begin DATA BLOCK

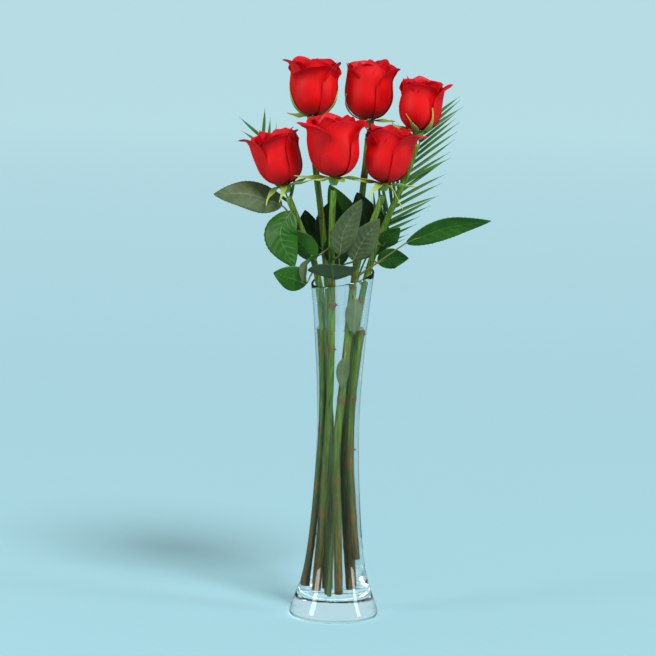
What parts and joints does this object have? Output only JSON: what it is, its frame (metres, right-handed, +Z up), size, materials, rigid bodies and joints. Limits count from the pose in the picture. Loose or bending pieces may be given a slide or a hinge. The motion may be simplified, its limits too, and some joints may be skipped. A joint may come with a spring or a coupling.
{
  "type": "roses in a vase",
  "caption": "Red roses with leaves and palm fronds standing in a tall, clear glass vase with a narrow waist and a sloping rim, for decorating a table.",
  "frame": {"origin": "centre of the vase's flat foot, on the surface that the vase stands on", "axes": "+Z up along the vase; -Y is the front of the arrangement, where the rim is lower on the left; +X is to the right seen from the front"},
  "size_m": [0.2562, 0.1123, 0.5201],
  "materials": {
    "clear_glass": "polished",
    "petal": "matte",
    "calyx": "satin",
    "rose_stem": "satin",
    "rose_leaf": "satin",
    "palm_leaf": "satin"
  },
  "bodies": {
    "root": {"vase": "clear_glass", "back_left_stem": "rose_stem", "back_left_calyx": "calyx", "back_left_heart": "petal", "back_left_petal_1": "petal", "back_left_petal_2": "petal", "back_left_petal_3": "petal", "back_left_petal_4": "petal", "back_middle_stem": "rose_stem", "back_middle_calyx": "calyx", "back_middle_heart": "petal", "back_middle_petal_1": "petal", "back_middle_petal_2": "petal", "back_middle_petal_3": "petal", "back_middle_petal_4": "petal", "back_right_stem": "rose_stem", "back_right_calyx": "calyx", "back_right_heart": "petal", "back_right_petal_1": "petal", "back_right_petal_2": "petal", "back_right_petal_3": "petal", "back_right_petal_4": "petal", "front_left_stem": "rose_stem", "front_left_calyx": "calyx", "front_left_heart": "petal", "front_left_petal_1": "petal", "front_left_petal_2": "petal", "front_left_petal_3": "petal", "front_left_petal_4": "petal", "front_middle_stem": "rose_stem", "front_middle_calyx": "calyx", "front_middle_heart": "petal", "front_middle_petal_1": "petal", "front_middle_petal_2": "petal", "front_middle_petal_3": "petal", "front_middle_petal_4": "petal", "front_right_stem": "rose_stem", "front_right_calyx": "calyx", "front_right_heart": "petal", "front_right_petal_1": "petal", "front_right_petal_2": "petal", "front_right_petal_3": "petal", "front_right_petal_4": "petal", "leaf_far_left": "rose_leaf", "leaf_hanging_left": "rose_leaf", "leaf_low_left": "rose_leaf", "leaf_dark_left": "rose_leaf", "leaf_curled": "rose_leaf", "leaf_over_rim": "rose_leaf", "leaf_front_upright": "rose_leaf", "leaf_centre_right": "rose_leaf", "leaf_right_upper": "rose_leaf", "leaf_right_lower": "rose_leaf", "leaf_far_right": "rose_leaf", "leaf_inside_mouth": "rose_leaf", "leaf_in_water": "rose_leaf", "leaf_behind": "rose_leaf", "palm_frond_left": "palm_leaf", "palm_frond_right": "palm_leaf"}
  },
  "joints": []
}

end DATA BLOCK

[WHAT THE TASK REQUIRES] Set every line of the listing down word for word.

[EXERCISE OUTPUT]
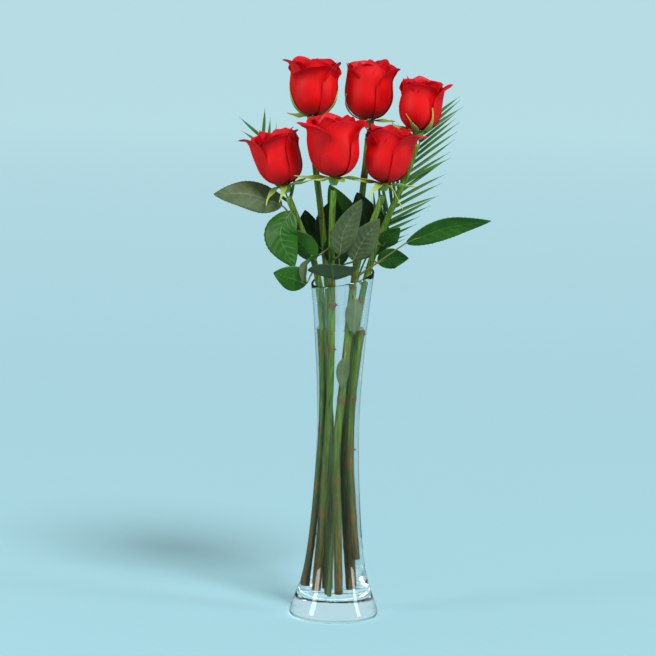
What parts and joints does this object have? Output only JSON: what it is, its frame (metres, right-handed, +Z up), size, materials, rigid bodies and joints. Limits count from the pose in the picture. Loose or bending pieces may be given a slide or a hinge. The motion may be simplified, its limits too, and some joints may be skipped. A joint may come with a spring or a coupling.
{
  "type": "roses in a vase",
  "caption": "Red roses with leaves and palm fronds standing in a tall, clear glass vase with a narrow waist and a sloping rim, for decorating a table.",
  "frame": {"origin": "centre of the vase's flat foot, on the surface that the vase stands on", "axes": "+Z up along the vase; -Y is the front of the arrangement, where the rim is lower on the left; +X is to the right seen from the front"},
  "size_m": [0.2562, 0.1123, 0.5201],
  "materials": {
    "clear_glass": "polished",
    "petal": "matte",
    "calyx": "satin",
    "rose_stem": "satin",
    "rose_leaf": "satin",
    "palm_leaf": "satin"
  },
  "bodies": {
    "root": {"vase": "clear_glass", "back_left_stem": "rose_stem", "back_left_calyx": "calyx", "back_left_heart": "petal", "back_left_petal_1": "petal", "back_left_petal_2": "petal", "back_left_petal_3": "petal", "back_left_petal_4": "petal", "back_middle_stem": "rose_stem", "back_middle_calyx": "calyx", "back_middle_heart": "petal", "back_middle_petal_1": "petal", "back_middle_petal_2": "petal", "back_middle_petal_3": "petal", "back_middle_petal_4": "petal", "back_right_stem": "rose_stem", "back_right_calyx": "calyx", "back_right_heart": "petal", "back_right_petal_1": "petal", "back_right_petal_2": "petal", "back_right_petal_3": "petal", "back_right_petal_4": "petal", "front_left_stem": "rose_stem", "front_left_calyx": "calyx", "front_left_heart": "petal", "front_left_petal_1": "petal", "front_left_petal_2": "petal", "front_left_petal_3": "petal", "front_left_petal_4": "petal", "front_middle_stem": "rose_stem", "front_middle_calyx": "calyx", "front_middle_heart": "petal", "front_middle_petal_1": "petal", "front_middle_petal_2": "petal", "front_middle_petal_3": "petal", "front_middle_petal_4": "petal", "front_right_stem": "rose_stem", "front_right_calyx": "calyx", "front_right_heart": "petal", "front_right_petal_1": "petal", "front_right_petal_2": "petal", "front_right_petal_3": "petal", "front_right_petal_4": "petal", "leaf_far_left": "rose_leaf", "leaf_hanging_left": "rose_leaf", "leaf_low_left": "rose_leaf", "leaf_dark_left": "rose_leaf", "leaf_curled": "rose_leaf", "leaf_over_rim": "rose_leaf", "leaf_front_upright": "rose_leaf", "leaf_centre_right": "rose_leaf", "leaf_right_upper": "rose_leaf", "leaf_right_lower": "rose_leaf", "leaf_far_right": "rose_leaf", "leaf_inside_mouth": "rose_leaf", "leaf_in_water": "rose_leaf", "leaf_behind": "rose_leaf", "palm_frond_left": "palm_leaf", "palm_frond_right": "palm_leaf"}
  },
  "joints": []
}